Before the debate on Wednesday, group work will take place, focusing on case-studies introduced by Bishop Broadbent, and described as an opportunity for members to “consider the lived experience of people within our Church”.
LGCM is advising members not to take part, arguing that it is “pointless and insulting”. Canon Butler is currently planning not to participate.
“Why go back to talking about the abstract? I am not a subject of people’s discussion; I’m a person. . . Perhaps it says something about the inability of Bishops to talk to each other about their lives.”
Archdeacon Vann believes that, if the groups go ahead, a “significant number will choose not to attend”.
LGCM is advising members to use the debate to ask the Bishops to “respond to the priorities of the LGBTI Mission” (News, 5 February 2016).
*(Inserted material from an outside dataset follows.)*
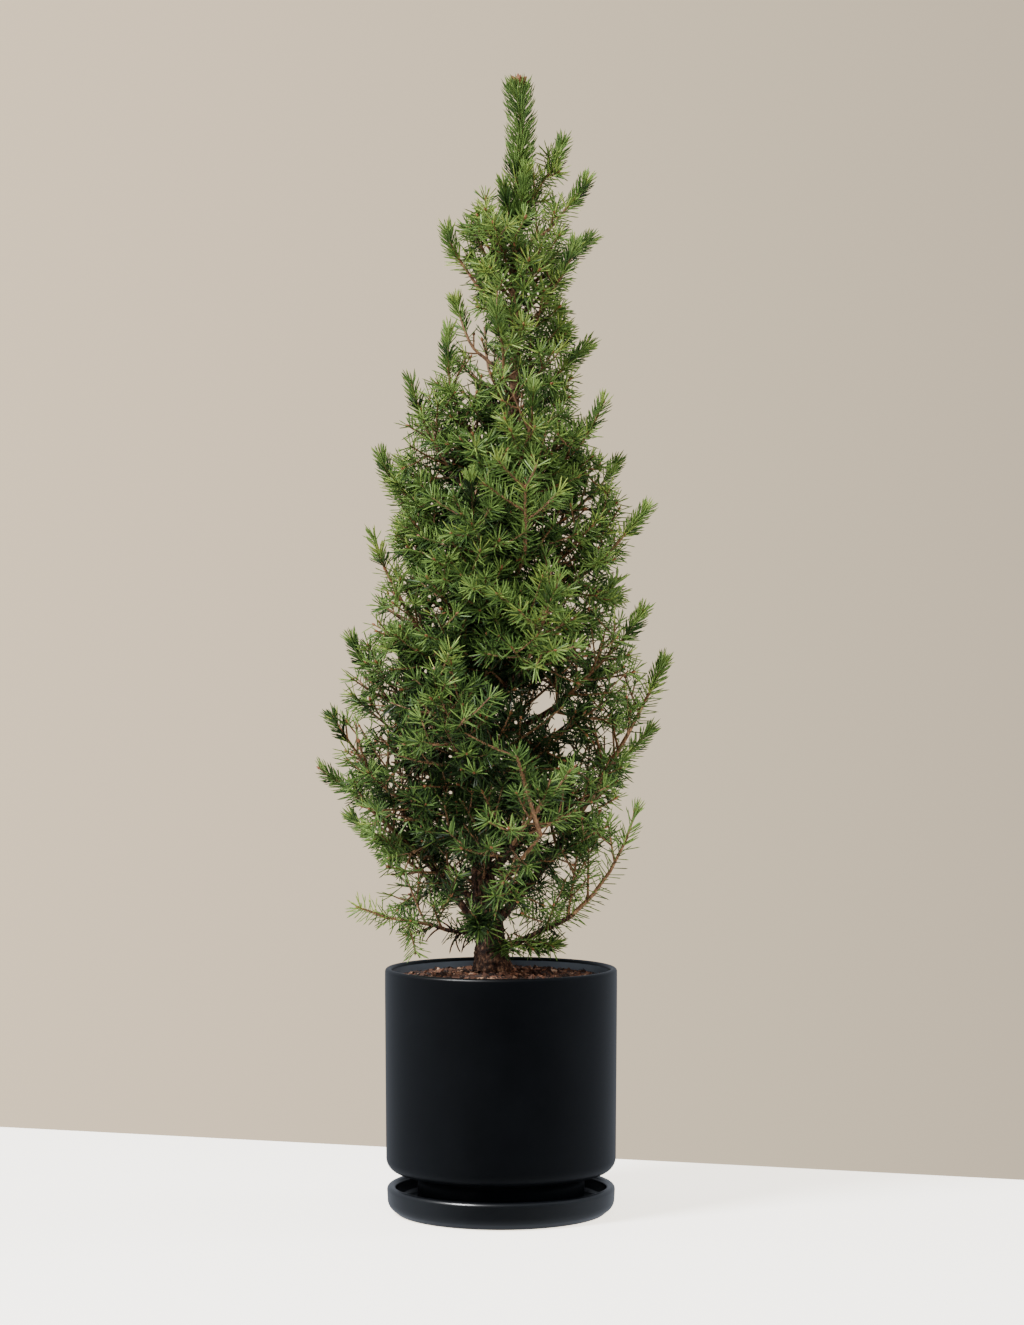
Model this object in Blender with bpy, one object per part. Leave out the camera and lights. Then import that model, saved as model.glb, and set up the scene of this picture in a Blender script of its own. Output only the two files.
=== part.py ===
"""Potted dwarf Alberta spruce: a saucer, a cylinder pot, the potting bark, the trunk, its main boughs
and the masses of needle sprays that the boughs and the upper trunk carry.

Metres, +Z up. The origin is the middle of the saucer's flat underside. +X is the plant's right side,
-Y its front. Azimuths turn from +X towards +Y.
"""

import math
import random

import bmesh
import bpy
import numpy as np
from mathutils import Vector
from mathutils.bvhtree import BVHTree

for leftover in list(bpy.data.objects):
    bpy.data.objects.remove(leftover, do_unlink=True)

# ---- driving dimensions ---------------------------------------------------------------------------

SEAT_GAP = 0.0003

TURN_SEGMENTS = 40

SAUCER_RADIUS = 0.108
SAUCER_FOOT_RADIUS = 0.1015
SAUCER_RIM_HEIGHT = 0.026
SAUCER_FLOOR = 0.009
SAUCER_WALL = 0.007

POT_RADIUS = 0.110
POT_RIM_HEIGHT = 0.231
POT_WALL = 0.0065
POT_WAIST_RADIUS = 0.1088
POT_UNDERSIDE = 0.039
POT_CORNER = 0.013
POT_FOOT_RADIUS = 0.079
POT_FLOOR = 0.048

SOIL_EDGE_HEIGHT = 0.2225
SOIL_CROWN_HEIGHT = 0.230
SOIL_FLAT_RADIUS = 0.024
SOIL_ROUGHNESS = 0.0022
SOIL_SEGMENTS = 20

TRUNK_SIDES = 8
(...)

“In particular, we ask for a guarantee that acceptance and approval of theological diversity amongst members of the Church of England in these matters will be formally recognised. To enable this small move forwards we ask not for further reports, but that the House of Bishops devise a commended liturgy which recognises and affirms LGBT partnerships as a blessing and gift of God.”
It was announced this week that LGCM will change its name to OneBodyOneFaith.
“We are increasingly aware that the new generation who want to get involved in making change happen — people on the edges of church, people who share our vision but don’t call themselves Christian, people who identify as bi or trans or non-gender conforming — don’t feel they have a place in our movement,” the chief executive, Tracey Byrne, said. “Now, more than ever, we need to send out a clear message that we need every single person of good will as part of our work — part of OneBody.”